Bellman equation
1. setting
We start in state \(x_0\). At every time-step \(t\), we are in state \(x_t\) and we take an action \(a_t\in \Gamma(x_t)\). As a result of taking action \(a_t\), we move to a new state \(x_{t+1} = T(x_t, a_t)\) and receive reward \(F(x_t, a_t)\), where \(T\) is our transition function and \(F\) is our reward function.
Our goal is to maximize the reward that we can collect, starting at \(x_0\). We discount later rewards using a discount factor \(0 < \beta < 1\). This value can be written as: \[ V(x_0) = \max_{\{a_t\}_{t=0}^{\infty}} \sum_{t=0}^{\infty} \beta^t F(a_t, x_t) \] (this is the value function, as used in Policy Gradient, policy iteration, value iteration)
2. Bellman equation
We are trying to find the best policy \(\{a_t\}_{t=0}^{\infty}\). Let's say that we select an action \(a_0\) and want to know how much value we can still collect. Bellman, from observing the optimal substructure of this problem (see /Dynamic Programming), noticed that no matter what action \(a_0\) we take, if we want maximal reward, then the policy that we follow afterwards should be optimal from \(a_{1}\) going forwards.

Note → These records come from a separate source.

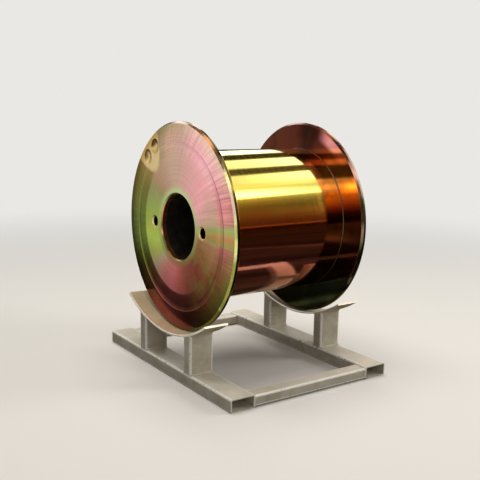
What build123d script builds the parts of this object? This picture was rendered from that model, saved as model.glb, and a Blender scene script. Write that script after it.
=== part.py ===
from build123d import *

import math
import os

# Steel flanged cable drum lying on its painted cradle. Sizes in millimetres.
# X runs along the drum's axis, Z is up, and the origin is on the floor under the drum's middle.

# Flanges: turned from round plate, alike but for the balance pockets
flange_diameter = 400.0
flange_thickness = 12.0
flange_gap = 282.0
flange_edge_chamfer = 3.6
bore_diameter = 127.0
bore_chamfer = 2.4

# Two drive holes on a circle about the bore, level with the axis
drive_hole_diameter = 20.0
drive_hole_chamfer = 2.5
drive_circle_diameter = 180.0

# Shallow ring groove turned in the outer face, with wide sloping sides
groove_circle_diameter = 315.0
groove_width = 11.0
groove_floor_width = 5.0
groove_depth = 0.4

# Balance pockets: shallow dishes cut with a ball-ended mill
pocket_diameter = 30.0
pocket_depth = 4.0
pocket_circle_diameter = 349.0
pocket_angles = (47.0, 59.0)

# Barrel that the cable is wound on, with its weld at each end turned to a small sloping fillet
barrel_diameter = 292.0
barrel_wall = 8.0
barrel_weld_leg = 1.6

# Centre tube that the spindle passes through, wider than the bores
spindle_tube_clearance = 5.0
spindle_tube_wall = 6.0

# Cradle: two rolled saddles, each on two legs and a cross rail, joined by tie rails
trestle_spacing = 314.0
seat_height = 87.0
seat_gap = 0.2
saddle_radius = 270.0
saddle_chord = 296.0
saddle_width = 50.0
saddle_thickness = 4.0
saddle_edge_chamfer = 0.8

leg_spacing = 176.0
leg_width = 25.0
leg_depth = 50.0
leg_weld_gap = 0.2

cross_rail_length = 472.0
cross_rail_width = 50.0
cross_rail_height = 25.0

tie_rail_width = 30.0
tie_rail_height = 20.0

tube_wall = 2.5
tube_corner_radius = 3.0

# What follows from the sizes above
flange_radius = flange_diameter / 2
bore_radius = bore_diameter / 2
barrel_radius = barrel_diameter / 2
flange_face = flange_gap / 2 + flange_thickness
axis_height = seat_height + seat_gap + flange_radius
saddle_centre_height = seat_height + saddle_radius
saddle_under_radius = saddle_radius + saddle_thickness


def about_axis(radius, length):
    """A cylinder of this radius along X, from X = 0 towards the flange's inner face."""
    return Rot(0, 90, 0) * Cylinder(radius, length, align=(Align.CENTER, Align.CENTER, Align.MIN))


def drill_point(radius, tip_radius, length):
    """A cone along X, of this radius at X = 0 and of tip_radius at its far end."""
    return Rot(0, 90, 0) * Cone(radius, tip_radius, length, align=(Align.CENTER, Align.CENTER, Align.MIN))


def turned_blank():
    """The round plate with its bore: outer face at X = 0, inner face at X = flange_thickness."""
    height = flange_radius - bore_radius
    section = Plane.XZ * Pos(flange_thickness / 2, bore_radius + height / 2) * Rectangle(flange_thickness, height)
    rim = section.vertices().group_by(Axis.Z)[-1]
    section = chamfer(rim, flange_edge_chamfer)
    mouth = section.vertices().group_by(Axis.Z)[0].sort_by(Axis.X)[0]
    section = chamfer(mouth, bore_chamfer)
    return revolve(section, Axis.X)


def ring_groove():
    """The ring that the turning tool takes out of the outer face, wider at its mouth than at its floor."""
    mouth, floor = groove_width / 2, groove_floor_width / 2
    cut = Polyline((0, mouth), (groove_depth, floor), (groove_depth, -floor), (0, -mouth), close=True)
    return revolve(Plane.XZ * Pos(0, groove_circle_diameter / 2) * make_face(cut), Axis.X)


def drive_hole(side):
    """One chamfered through hole, on the side of the axis that the sign gives."""
    radius = drive_hole_diameter / 2
    through = about_axis(radius, flange_thickness)
    mouth = drill_point(radius + drive_hole_chamfer, radius, drive_hole_chamfer)
    return Pos(0, side * drive_circle_diameter / 2, 0) * (through + mouth)


def balance_pocket(angle):
    """The ball that cuts one shallow dish, at this angle above the horizontal."""
    mouth_radius = pocket_diameter / 2
    ball_radius = (mouth_radius ** 2 + pocket_depth ** 2) / (2 * pocket_depth)
    place = Pos(pocket_depth - ball_radius, pocket_circle_diameter / 2, 0)
    return Rot(angle, 0, 0) * place * Rot(0, 0, 180) * Sphere(ball_radius)


def flange(pockets):
    """A finished flange, with a balance pocket at each of the angles given."""
    plate = turned_blank() - ring_groove()
    for side in (-1, 1):
        plate -= drive_hole(side)
    for angle in pockets:
        plate -= balance_pocket(angle)
    return plate


def barrel():
    """The winding tube between the flanges, with the weld's fillet at both ends."""
    section = Pos(0, barrel_radius - barrel_wall / 2) * Rectangle(flange_gap, barrel_wall)
    for side in (-1, 1):
        corner = Pos(side * flange_gap / 2, barrel_radius)
        bead = Polyline((0, 0), (-side * barrel_weld_leg, 0), (0, barrel_weld_leg), close=True)
        section += corner * make_face(bead)
    return revolve(Plane.XZ * section, Axis.X)


def spindle_tube():
    """The centre tube, butted to the inner faces round the bores."""
    inner = bore_radius + spindle_tube_clearance
    section = Pos(0, inner + spindle_tube_wall / 2) * Rectangle(flange_gap, spindle_tube_wall)
    return revolve(Plane.XZ * section, Axis.X)


def saddle():
    """Flat bar rolled to the saddle's radius, lowest at its middle."""
    half_angle = math.degrees(math.asin(saddle_chord / 2 / saddle_radius))
    bar = Plane.XZ * Pos(0, seat_height - saddle_thickness / 2) * Rectangle(saddle_width, saddle_thickness)
    bar = chamfer(bar.vertices(), saddle_edge_chamfer)
    bend = Axis((0, 0, saddle_centre_height), (1, 0, 0))
    rolled = revolve(bar, bend, 2 * half_angle)
    return rolled.rotate(bend, -half_angle)


def tube_section(width, height):
    """The cross-section of a rectangular tube with rounded corners."""
    inside = max(tube_corner_radius - tube_wall, 0.1)
    wall = RectangleRounded(width, height, tube_corner_radius)
    return wall - RectangleRounded(width - 2 * tube_wall, height - 2 * tube_wall, inside)


def leg(side):
    """An upright tube, its top coped to the underside of the saddle."""
    place = Pos(0, side * leg_spacing / 2, cross_rail_height)
    upright = place * extrude(tube_section(leg_depth, leg_width), saddle_centre_height - cross_rail_height)
    cope = about_axis(saddle_under_radius + leg_weld_gap, 2 * leg_depth)
    return upright - Pos(-leg_depth, 0, saddle_centre_height) * cope


def rail_along(plane, width, height, length):
    """A rectangular tube laid flat, centred on the plane's origin and running along its normal."""
    return plane * extrude(tube_section(width, height), length / 2, both=True)


def cross_rail():
    """The tube on the floor that carries both legs of one saddle."""
    plane = Plane((0, 0, cross_rail_height / 2), x_dir=(1, 0, 0), z_dir=(0, 1, 0))
    return rail_along(plane, cross_rail_width, cross_rail_height, cross_rail_length)


def tie_rail(side):
    """The tube that joins the cross rails flush with their ends, at half their height."""
    offset = side * (cross_rail_length - tie_rail_width) / 2
    plane = Plane((0, offset, cross_rail_height / 2), x_dir=(0, 1, 0), z_dir=(1, 0, 0))
    return rail_along(plane, tie_rail_width, tie_rail_height, trestle_spacing - cross_rail_width)


parts = {}

# The drum, with the outer faces of its flanges turned outwards
on_axis = Pos(0, 0, axis_height)
parts["flange_left"] = on_axis * Pos(-flange_face, 0, 0) * flange(pocket_angles)
parts["flange_right"] = on_axis * Pos(flange_face, 0, 0) * Rot(0, 0, 180) * flange(())
parts["barrel_tube"] = on_axis * barrel()
parts["spindle_tube"] = on_axis * spindle_tube()

# The cradle: one trestle under each flange
for end, along in (("left", -1), ("right", 1)):
    at_trestle = Pos(along * trestle_spacing / 2, 0, 0)
    parts["saddle_" + end] = at_trestle * saddle()
    parts["cross_rail_" + end] = at_trestle * cross_rail()
    for depth, across in (("far", 1), ("near", -1)):
        parts["leg_" + end + "_" + depth] = at_trestle * leg(across)

for depth, across in (("far", 1), ("near", -1)):
    parts["tie_rail_" + depth] = tie_rail(across)

os.makedirs("parts", exist_ok=True)
for name, shape in parts.items():
    export_step(shape, "parts/" + name + ".step")
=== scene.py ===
import functools
import math

import bmesh
import bpy
from mathutils import Matrix, Vector


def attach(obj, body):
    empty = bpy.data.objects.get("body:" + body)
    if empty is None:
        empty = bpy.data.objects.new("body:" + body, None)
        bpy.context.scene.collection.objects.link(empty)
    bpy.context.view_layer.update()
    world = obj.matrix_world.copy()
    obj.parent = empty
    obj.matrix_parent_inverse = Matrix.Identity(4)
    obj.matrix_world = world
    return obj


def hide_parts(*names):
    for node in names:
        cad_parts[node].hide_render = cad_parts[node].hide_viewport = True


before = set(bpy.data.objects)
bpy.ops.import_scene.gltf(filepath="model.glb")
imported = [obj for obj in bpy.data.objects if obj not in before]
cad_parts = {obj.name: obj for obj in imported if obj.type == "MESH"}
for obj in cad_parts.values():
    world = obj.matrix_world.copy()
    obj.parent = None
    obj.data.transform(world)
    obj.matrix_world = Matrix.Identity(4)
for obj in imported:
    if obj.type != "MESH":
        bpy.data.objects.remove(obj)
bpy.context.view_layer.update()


# Cross rails: two rectangular steel tubes flat on the floor, one under each trestle, with open
# sawn ends. Each was cut from drawn tube, so its long corners are rounded, and the whole cradle
# was sprayed with grey-white enamel after it was welded.
CROSS_RAIL_WIDTH = 0.050
CROSS_RAIL_HEIGHT = 0.025
CROSS_RAIL_REACH = 0.236
TRESTLE_X = 0.157
TUBE_WALL = 0.0025
TUBE_CORNER = 0.003
HIGHLIGHT_AND_WEAR_STRIP = 0.0016
SHARP_BAR_EDGE = math.radians(35)
ENDS = (("left", -1), ("right", 1))


def linear(hex_colour, alpha=1.0):
    """An sRGB hex colour such as "#c8bfa8" as the linear RGBA that a socket takes."""
    channels = [int(hex_colour[i:i + 2], 16) / 255 for i in (1, 3, 5)]
    channels = [c / 12.92 if c <= 0.04045 else ((c + 0.055) / 1.055) ** 2.4 for c in channels]
    return (*channels, alpha)


# The setting that says how each kind of node works, where it isn't called mode
MODE_OF = {"Math": "operation", "VectorMath": "operation", "Mix": "data_type",
           "MapRange": "interpolation_type"}


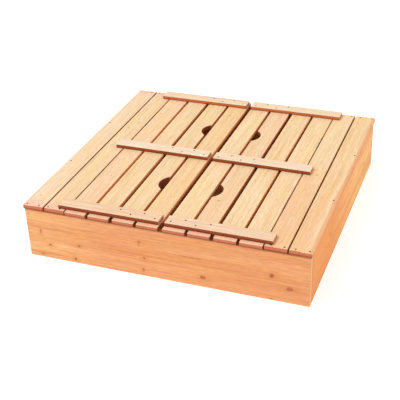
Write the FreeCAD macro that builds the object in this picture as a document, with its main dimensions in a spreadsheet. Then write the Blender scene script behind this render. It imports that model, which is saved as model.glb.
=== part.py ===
import FreeCAD, Part
import os
import Sketcher
from FreeCAD import Placement, Rotation, Vector

# Covered square sandbox with two fold-out bench seats.
# Origin: centre of the footprint on the ground. +X right, +Y back, +Z up.
# Each half of the lid is a seat panel (two boards) hinged to the fixed deck, and a
# backrest panel (two boards under three battens) hinged to the seat panel.

os.makedirs("parts", exist_ok=True)
doc = FreeCAD.newDocument("covered_sandbox")

# ---------------------------------------------------------------- dimensions

DIMENSIONS = {
    # box walls
    "wall_span": 1171,
    "wall_thickness": 24,
    "wall_height": 220,
    # deck and lid boards, all running front to back
    "board_width": 89,
    "board_thickness": 18,
    "fixed_board_length": 1173,
    "lid_board_length": 1181,
    "deck_overhang": 5,
    "fixed_gap": 4.5,
    "seat_hinge_gap": 4,
    "board_gap": 11.5,
    "fold_gap": 15,
    "edge_easing": 1.5,
    "board_easing": 2.5,
    # battens across each backrest panel
    "batten_length": 426,
    "batten_width": 57,
    "batten_thickness": 17,
    "batten_inset": 2.5,
    "batten_spacing": 543.5,
    # half-moon finger holes in the inner edge of the outer back board
    "finger_hole_spacing": 256,
    "finger_hole_chord": 105,
    "finger_hole_depth": 27,
    # butt hinges of the seat panels, leaves screwed to the board edges
    "seat_hinge_spacing": 272,
    "seat_hinge_length": 90,
    "seat_leaf_depth": 16,
    "seat_leaf_thickness": 1.2,
    "seat_barrel_radius": 2,
    "seat_pin_radius": 0.9,
    "seat_hinge_rise": 0.25,
    # strap hinges of the backrest panels, screwed to the undersides
    "strap_spacing": 480,
    "strap_width": 38,
    "strap_length": 186,
    "flap_length": 72,
    "strap_thickness": 2,
    "strap_barrel_radius": 2.5,
    "strap_pin_radius": 1.25,
    # running clearances
    "pin_clearance": 0.05,
    "knuckle_clearance": 0.3,
    "screw_clearance": 0.1,
    # deck screws, sunk a little below the timber
    "deck_screw_head_radius": 3.5,
    "deck_screw_shank_radius": 2,
    "deck_screw_length": 31,
    "wall_screw_length": 52,
    "screw_sink": 0.8,
    "deck_screw_end_inset": 13,
    "deck_screw_side_inset": 14,
    "deck_screw_pitch": 52,
    "side_screw_spacing": 197,
    # hinge screws, flush with the metal
    "hinge_screw_head_radius": 2.8,
    "hinge_screw_shank_radius": 1.5,
    "hinge_screw_length": 14,
}

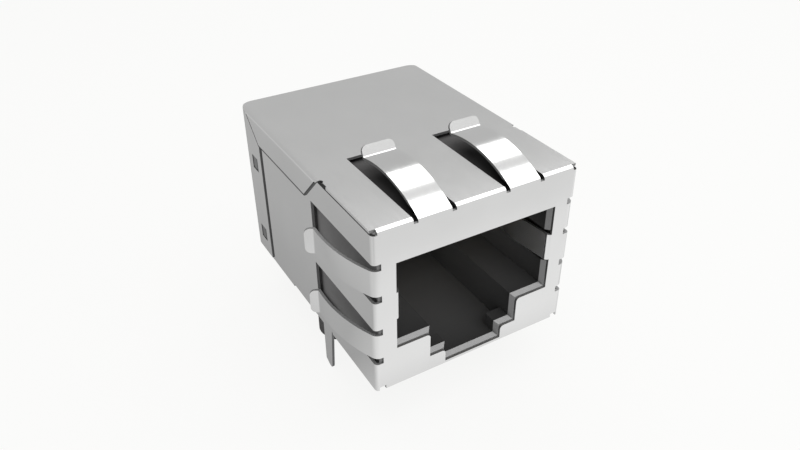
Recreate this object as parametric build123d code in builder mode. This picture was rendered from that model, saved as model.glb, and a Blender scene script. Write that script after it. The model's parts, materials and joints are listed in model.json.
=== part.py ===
from build123d import *
import math
import os

os.makedirs("parts", exist_ok=True)

# Shielded modular jack with its magnetics inside. Millimetres, Z up, mouth towards -Y.
# Z = 0 is the face of the circuit board it is soldered to, and the origin is midway between the two pegs.

# Shield: one folded sheet
sheet = 0.2
bend_radius = 0.3
corner_radius = 1.0
shield_width = 16.0
shield_front = -10.7
shield_rear = 10.9
shield_top = 13.4
plate_bottom = 0.25
seam_gap = 0.1
corner_clip = 0.5
relief_radius = 0.2

# Side panels, which reach lower behind a small step
side_rear = 9.8
side_step_y = 3.25
side_rear_bottom = 0.05

# Flaps that close over the side panels
flap_gap = 0.02
top_flap_bottom = 11.12
top_flap_front = -3.5
flap_junction_y = 7.3
mitre_top_y = 9.75
mitre_gap = 0.12
cover_bottom = 0.5
snap_width = 1.1
snap_height = 1.2
snap_y = 8.65
snap_heights = (2.33, 9.05)
nib_rear_gap = 0.2
nib_front_gap = 0.1
nib_bottom_gap = 0.15
nib_lap = 0.05
nib_taper = 10

# Plug opening in the moulding, and how much wider the sheet's window is
plug_half = 6.1
step_half = 3.45
slot_half = 2.15
plug_ceiling = 10.65
plug_floor = 3.8
step_floor = 1.75
slot_floor = 0.7
lead_in = 0.25
lead_depth = 0.3
window_top = 10.6
nose_corner = 0.3

# Spring fingers
top_finger_x = 3.5
top_finger_width = 2.5
top_window_width = 3.15
side_finger_heights = (4.19, 9.43)
side_finger_width = 2.0
side_window_height = 3.0
window_rear = -1.75
top_reach = 0.05
side_reach = 0.1
side_bend = 0.6
side_proud = 0.1
top_crest_radius = 9.0
top_rise = 30
top_fall = 14
top_tip_length = 0.72
side_crest_radius = 11.85
side_rise = 24
side_fall = 5.2
side_tip_length = 0.6
hook_radius = 0.2
tip_angle = 60
tip_corner = 0.45

# Ground springs folded back into the plug cavity
ear_inset = 0.3
ear_bottom = 6.1
ear_top = 8.25
ground_bow = 6
ground_run = 3.0
ground_turn_radius = 3.0
ground_exit = 2.0

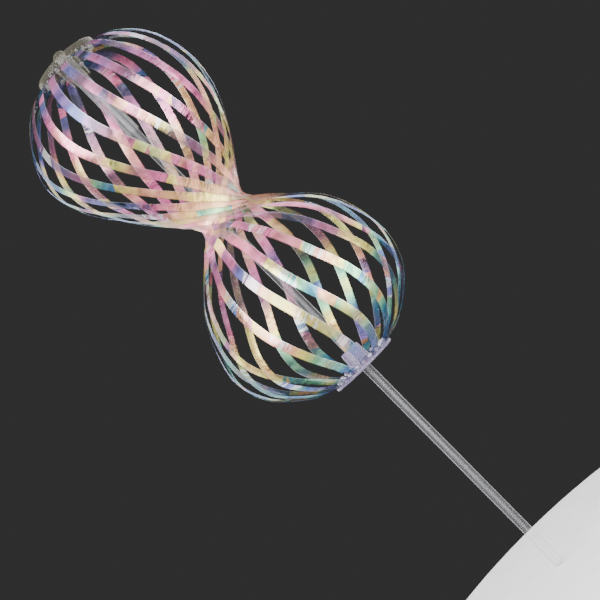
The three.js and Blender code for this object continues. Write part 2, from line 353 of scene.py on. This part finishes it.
def station_at(distance):
    """Height, radius, turn and sway at a distance along the path, by cubic interpolation."""
    i = next((k for k, end in enumerate(ALONG) if end > distance), len(ALONG) - 1) - 1
    span = ALONG[i + 1] - ALONG[i]
    u = (distance - ALONG[i]) / span
    return [
        (2 * u**3 - 3 * u**2 + 1) * STATIONS[i][k]
        + (u**3 - 2 * u**2 + u) * span * SLOPES[i][k]
        + (3 * u**2 - 2 * u**3) * STATIONS[i + 1][k]
        + (u**3 - u**2) * span * SLOPES[i + 1][k]
        for k in range(4)
    ]


def stray_at(z, index):
    """Degrees by which a ribbon strays from even spacing at a height."""
    share = min(max((STRAY_TOP_Z - z) / (STRAY_TOP_Z - STRAY_END_Z), 0), 1)
    return STRAYS[index] * math.sin(math.pi * share) ** 2


def cage_surface(distance, azimuth, index):
    """A point on the cage with its outward normal, the radius and how fast the ribbon turns there."""
    at = min(max(distance, 0), PATH_LENGTH)
    z, radius, _, sway = station_at(at)
    start = station_at(max(at - PATH_NUDGE, 0))
    end = station_at(min(at + PATH_NUDGE, PATH_LENGTH))
    outwards = Vector((math.cos(azimuth), math.sin(azimuth), 0))
    round_axis = Vector((-math.sin(azimuth), math.cos(azimuth), 0))
    down = Vector((end[3] - start[3], 0, end[0] - start[0])) + outwards * (end[1] - start[1])
    turn = end[2] - start[2] + stray_at(end[0], index) - stray_at(start[0], index)
    turn_rate = math.radians(turn) / down.length
    point = Vector((sway, 0, z)) + outwards * radius
    return point, down.cross(round_axis).normalized(), radius, turn_rate


def smoothstep(value, low, high):
    t = min(max((value - low) / (high - low), 0), 1)
    return t * t * (3 - 2 * t)


def ribbon_row(distance, index, creases):
    """The points across a ribbon at a distance along the path."""
    z, _, turn, _ = station_at(distance)
    azimuth = math.radians(turn + stray_at(z, index) - 90 + index * 360 / RIBBON_COUNT)
    _, _, radius, turn_rate = cage_surface(distance, azimuth, index)
    slant = math.atan(radius * turn_rate)
    lap = LAP_HEIGHT * (1 - smoothstep(abs(z - NECK_Z), LAP_FULL, LAP_NONE))
    from_end = min(distance, PATH_LENGTH - distance)
    width = TAB_WIDTH + (RIBBON_WIDTH - TAB_WIDTH) * min(from_end / TAB_LENGTH, 1)
    free = smoothstep(from_end, TAB_LENGTH, 2 * TAB_LENGTH)
    free *= smoothstep(abs(z - NECK_Z), SMOOTH_NECK, LAP_NONE)
    points = []
    for side in ACROSS:
        aside = side * width / 2
        point, facing, _, _ = cage_surface(
            distance - aside * math.sin(slant), azimuth + aside * math.cos(slant) / radius, index
        )
        ripple = sum(
            height * math.exp(-(((distance + skew * aside - place) / CREASE_WIDTH) ** 2))
            for place, height, skew in creases
        )
        lift = -side * lap + free * (BOW * (1 - side**2) + ripple)
        points.append(point + facing * lift)
    return points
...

So, we re-write our above equation as: \[ \max_{a_0} \left\{ F(x_0, a_0) + \beta \left[\max_{{a_t}_{t=0}^{\infty}} \sum_{t=1}^{\infty} \beta^{t-1} F(x_t, a_t) \right] \right\} \] We notice that the quantity in square brackets is just \(V(x_1)\), which gives us the Bellman equation: \[ V(x_0) = \max_{a_0}\{F(x_0,a_0) + \beta V(x_1)\} \]